Logistic Regression – Bias of Maximum Likelihood Estimators for Logistic Regression

biaslogisticmaximum likelihoodunbiased-estimator

I would like to understand a couple of fact on maximum likelihood estimators (MLEs) for logistic regressions.

  1. Is it true that, in general, the MLE for logistic regression is biased? I would say "yes". I know, for example, that sample dimension is related to the asymptotic bias of MLEs.

    Do you know any elementary examples of this phenomenon?

  2. If the MLE is biased, is it true that the covariance matrix of the MLEs is the inverse of the Hessian of the maximum likelihood function?

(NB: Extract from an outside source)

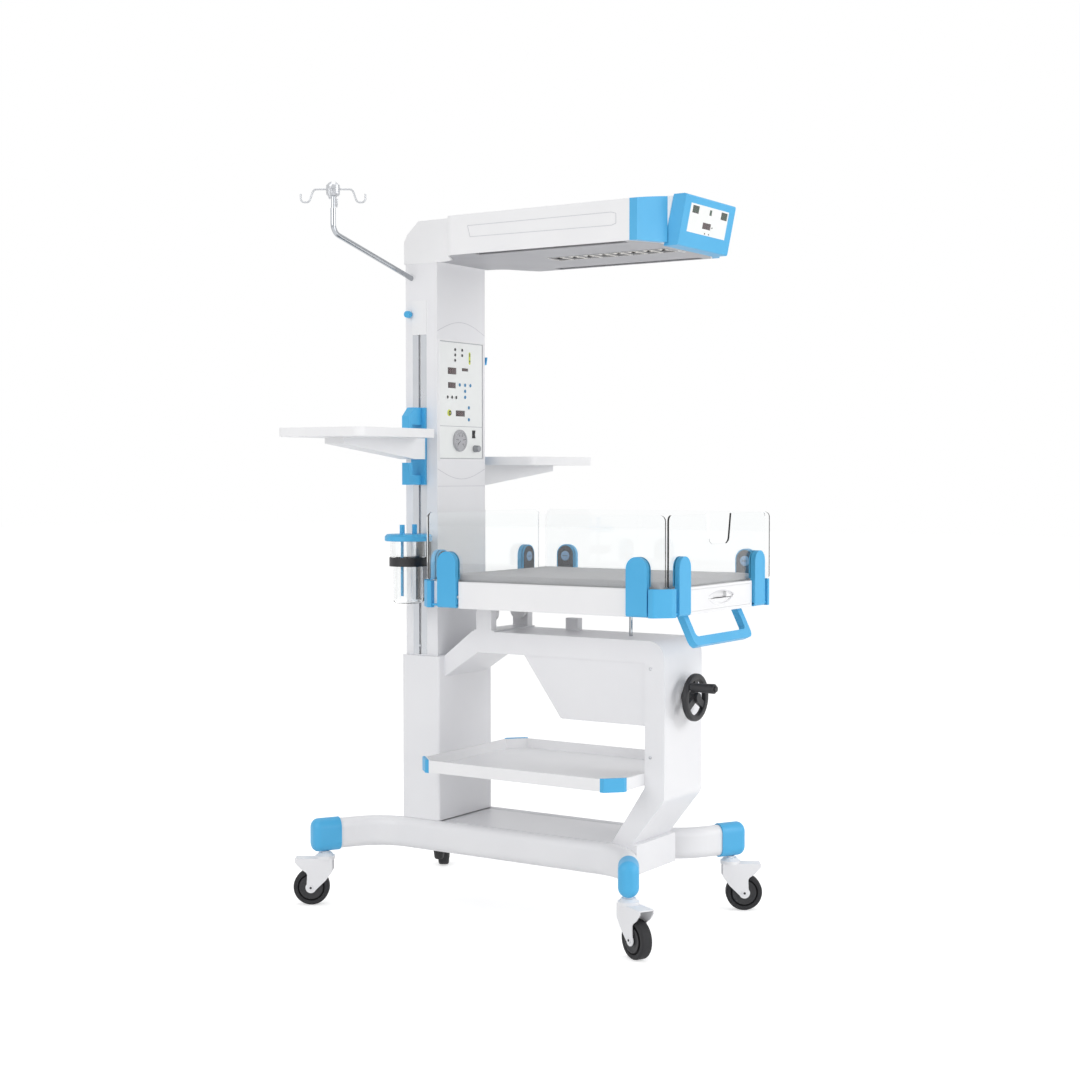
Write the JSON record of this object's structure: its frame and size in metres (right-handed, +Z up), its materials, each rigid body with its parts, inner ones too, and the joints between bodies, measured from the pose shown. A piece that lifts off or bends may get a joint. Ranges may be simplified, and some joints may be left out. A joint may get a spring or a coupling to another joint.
{
  "type": "infant radiant warmer",
  "caption": "Open infant care bed on a castor base, with an overhead radiant heater on a column, clear fold-down panels, a tilting bed, trays, an infusion pole and a suction jar.",
  "frame": {"origin": "floor point midway between the four castor stems, on the mid-plane of the bed and column", "axes": "+Z up along the column, +Y from the bed's front edge to the column, +X to the right of someone who stands at the front and faces the column"},
  "size_m": [1.017, 1.1867, 1.968],
  "materials": {
    "white_paint": "semi-gloss powder coat",
    "white_plastic": "fine satin moulding",
    "blue_plastic": "satin moulding",
    "black_plastic": "satin moulding",
    "grey_plastic": "matt moulding",
    "wheel_rubber": "matt",
    "rail_aluminium": "satin anodised",
    "bright_chrome": "polished",
    "reflector_steel": "polished inside",
    "clear_acrylic": "clear, polished edges",
    "mattress_cover": "smooth wipe-clean cover",
    "screen_film": "gloss film with dark windows"
  },
  "bodies": {
    "base": {"base_beam_left": "white_paint", "base_beam_right": "white_paint", "base_deck": "white_paint", "beam_end_caps": "blue_plastic", "bed_supports": "white_paint", "c_frame": "white_paint", "cable_hook": "blue_plastic", "controller_case": "white_plastic", "controller_panel": "screen_film", "display_housing": "blue_plastic", "display_screen": "screen_film", "head_corner_caps": "blue_plastic", "head_housing": "white_plastic", "head_underside": "grey_plastic", "heater_module": "reflector_steel", "iv_pole": "bright_chrome", "jar_bracket": "grey_plastic", "jar_holder": "black_plastic", "jar_lid": "blue_plastic", "lower_shroud": "white_paint", "mast": "white_paint", "pressure_gauge": "grey_plastic", "rail_end_covers": "white_plastic", "shelf_corner_guards": "blue_plastic", "side_rails": "rail_aluminium", "storage_shelf": "white_plastic", "suction_jar": "clear_acrylic", "tilt_housing": "white_paint"},
    "bed": {"bed_tray": "white_plastic", "mattress": "mattress_cover", "corner_blocks": "blue_plastic", "panel_rear": "clear_acrylic", "panel_arms_rear": "blue_plastic", "push_handle": "blue_plastic"},
    "drawer": {"xray_drawer": "white_plastic"},
    "side_left": {"panel_left": "clear_acrylic", "panel_arms_left": "blue_plastic"},
    "side_right": {"panel_right": "clear_acrylic", "panel_arms_right": "blue_plastic"},
    "end_front": {"panel_front": "clear_acrylic", "panel_arms_front": "blue_plastic"},
    "rod": {"tilt_rod": "bright_chrome"},
    "tilt_wheel": {"handwheel": "black_plastic"},
    "tilt_grip": {"crank_handle": "black_plastic"},
    "tray_l": {"tray_clamp_left": "blue_plastic", "tray_left": "white_plastic"},
    "tray_r": {"tray_clamp_right": "blue_plastic", "tray_right": "white_plastic"},
    "hooks": {"iv_hook_head": "white_plastic"},
    "pole_knob": {"iv_clamp_knob": "blue_plastic"},
    "suction_knob": {"flow_knob": "black_plastic"},
    "rocker": {"power_switch": "black_plastic"},
    "fork_fl": {"caster_fork_fl": "white_paint"},
    "wheel_fl": {"caster_wheel_fl": "wheel_rubber"},
    "fork_fr": {"caster_fork_fr": "white_paint"},
    "wheel_fr": {"caster_wheel_fr": "wheel_rubber"},
    "fork_rl": {"caster_fork_rl": "white_paint"},
    "wheel_rl": {"caster_wheel_rl": "wheel_rubber"},
    "fork_rr": {"caster_fork_rr": "white_paint"},
    "wheel_rr": {"caster_wheel_rr": "wheel_rubber"}
  },
  "joints": [
    {"name": "caster_swivel_fl", "type": "hinge", "parent": "base", "child": "fork_fl", "pos_m": [-0.28, -0.49, 0.131], "axis": [0, 0, 1], "continuous": true},
    {"name": "caster_roll_fl", "type": "hinge", "parent": "fork_fl", "child": "wheel_fl", "pos_m": [-0.29725, -0.52386, 0.05], "axis": [0.891, -0.454, 0], "continuous": true},
    {"name": "caster_swivel_fr", "type": "hinge", "parent": "base", "child": "fork_fr", "pos_m": [0.28, -0.49, 0.131], "axis": [0, 0, 1], "continuous": true},
    {"name": "caster_roll_fr", "type": "hinge", "parent": "fork_fr", "child": "wheel_fr", "pos_m": [0.30058, -0.52194, 0.05], "axis": [0.8406, 0.5417, 0], "continuous": true},
    {"name": "caster_swivel_rl", "type": "hinge", "parent": "base", "child": "fork_rl", "pos_m": [-0.28, 0.49, 0.131], "axis": [0, 0, 1], "continuous": true},
    {"name": "caster_roll_rl", "type": "hinge", "parent": "fork_rl", "child": "wheel_rl", "pos_m": [-0.30058, 0.52194, 0.05], "axis": [-0.8406, -0.5417, 0], "continuous": true},
    {"name": "caster_swivel_rr", "type": "hinge", "parent": "base", "child": "fork_rr", "pos_m": [0.28, 0.49, 0.131], "axis": [0, 0, 1], "continuous": true},
    {"name": "caster_roll_rr", "type": "hinge", "parent": "fork_rr", "child": "wheel_rr", "pos_m": [0.31191, 0.51064, 0.05], "axis": [-0.5432, 0.8396, 0], "continuous": true},
    {"name": "bed_tilt", "type": "hinge", "parent": "base", "child": "bed", "pos_m": [0, 0.072, 0.821], "axis": [1, 0, 0], "range_deg": [-10, 5]},
    {"name": "rod_slide", "type": "slide", "parent": "base", "child": "rod", "axis": [0, 0, 1], "range_m": [-0.04, 0.075]},
    {"name": "handwheel_spin", "type": "hinge", "parent": "base", "child": "tilt_wheel", "pos_m": [0, -0.528, 0.621], "axis": [0, 1, 0], "range_deg": [-1280, 640]},
    {"name": "grip_spin", "type": "hinge", "parent": "tilt_wheel", "child": "tilt_grip", "pos_m": [-0.04, -0.57, 0.652], "axis": [0, 1, 0], "continuous": true},
    {"name": "drawer_slide", "type": "slide", "parent": "bed", "child": "drawer", "axis": [0, -1, 0], "range_m": [0, 0.3]},
    {"name": "left_panel_fold", "type": "hinge", "parent": "bed", "child": "side_left", "pos_m": [-0.301, -0.238, 0.858], "axis": [0, -1, 0], "range_deg": [0, 180]},
    {"name": "right_panel_fold", "type": "hinge", "parent": "bed", "child": "side_right", "pos_m": [0.301, -0.238, 0.858], "axis": [0, 1, 0], "range_deg": [0, 180]},
    {"name": "front_panel_fold", "type": "hinge", "parent": "bed", "child": "end_front", "pos_m": [0, -0.604, 0.858], "axis": [1, 0, 0], "range_deg": [0, 165]},
    {"name": "left_tray_slide", "type": "slide", "parent": "base", "child": "tray_l", "axis": [0, 0, 1], "range_m": [-0.1, 0.19]},
    {"name": "right_tray_slide", "type": "slide", "parent": "base", "child": "tray_r", "axis": [0, 0, 1], "range_m": [-0.12, 0.27]},
    {"name": "hook_head_spin", "type": "hinge", "parent": "base", "child": "hooks", "pos_m": [-0.455, 0.307, 1.94], "axis": [0, 0, 1], "continuous": true},
    {"name": "pole_knob_spin", "type": "hinge", "parent": "base", "child": "pole_knob", "pos_m": [-0.126, 0.3095, 1.648], "axis": [-1, 0, 0], "continuous": true},
    {"name": "suction_knob_turn", "type": "hinge", "parent": "base", "child": "suction_knob", "pos_m": [0.066, 0.214, 1.276], "axis": [0, -1, 0], "range_deg": [0, 270]},
    {"name": "power_rocker", "type": "hinge", "parent": "base", "child": "rocker", "pos_m": [0.061, 0.225, 1.317], "axis": [1, 0, 0], "range_deg": [-6, 6]}
  ],
  "couplings": [
    {"joint": "rod_slide", "follows": "bed_tilt", "m_per_rad": -0.406},
    {"joint": "handwheel_spin", "follows": "bed_tilt", "ratio": 127}
  ]
}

    edit: I have met this formula quite often and without any proof; it seems a quite arbitrary choice to me.

Best Answer

Consider the simple binary logistic regression model, with a binary dependent variable and only a constant and a binary regressor $T$. $$\Pr(Y_i=1\mid T_i=1) = \Lambda (\alpha + \beta T_i)$$ where $\Lambda$ is the logistic cdf, $\Lambda(u) = \left[1+\exp\{-u\}\right]^{-1}$.

In logit form we have $$\ln \left(\frac{\Pr(Y_i=1\mid T_i=1)}{1-\Pr(Y_i=1\mid T_i=1)}\right) = \alpha + \beta T_i$$

You have a sample of size $n$. Denote $n_1$ the number of observations where $T_i=1$ and $n_0$ those where $T_i=0$, and $n_1+n_0=n$. Consider the following estimated conditional probabilities:

$$\hat \Pr(Y=1\mid T=1)\equiv \hat P_{1|1} = \frac 1{n_1}\sum_{T_i=1}y_i$$

$$\hat \Pr(Y=1\mid T=0)\equiv \hat P_{1|0} = \frac 1{n_0}\sum_{T_i=0}y_i$$

Then this very basic model provides closed form solutions for the ML estimator:

$$\hat \alpha = \ln\left(\frac{\hat P_{1|0}}{1-\hat P_{1|0}}\right),\qquad \hat \beta = \ln\left(\frac{\hat P_{1|1}}{1-\hat P_{1|1}}\right)-\ln\left(\frac{\hat P_{1|0}}{1-\hat P_{1|0}}\right)$$

BIAS

Although $\hat P_{1|1}$ and $\hat P_{1|0}$ are unbiased estimators of the corresponding probabilities, the MLEs are biased, since the non-linear logarithmic function gets in the way -imagine what happens to more complicated models, with a higher degree of non-linearity.

But asymptotically, the bias vanishes since the probability estimates are consistent. Inserting directly the $\lim$ operator inside the expected value and the logarithm, we have $$\lim_{n\rightarrow \infty}E[\hat \alpha] = E\left[\ln\left(\lim_{n\rightarrow \infty}\frac{\hat P_{1|0}}{1-\hat P_{1|0}}\right)\right] = E\left[\ln\left(\frac{P_{1|0}}{1-P_{1|0}}\right)\right] =\alpha$$

and likewise for $\beta$.

VARIANCE-COVARIANCE MATRIX OF MLE
In the above simple case that provides closed-form expressions for the estimator, one could, at least in principle, go on and derive its exact finite-sample distribution and then calculate its exact finite sample variance-covariance matrix. But in general, the MLE has no closed form solution. Then we resort to a consistent estimate of the asymptotic variance-covariance matrix, which is indeed (the negative of) the inverse of the Hessian of the log-likelihood function of the sample, evaluated at the MLE. And there is no "arbitrary choice" here at all, but it results from asymptotic theory and the asymptotic properties of the MLE (consistency and asymptotic normality), that tells us that, for $\theta_0 = (\alpha, \beta)$, $${\sqrt n}(\hat \theta-\theta_0)\rightarrow_d N\left(0, -(E[H])^{-1}\right)$$

where $H$ is the Hessian. Approximately and for (large) finite samples, this leads us to

$$\operatorname{Var}(\hat \theta) \approx -\frac 1n(E[H])^{-1}\approx -\frac 1n\left(\frac 1n\hat H\right)^{-1}=-\hat H^{-1}$$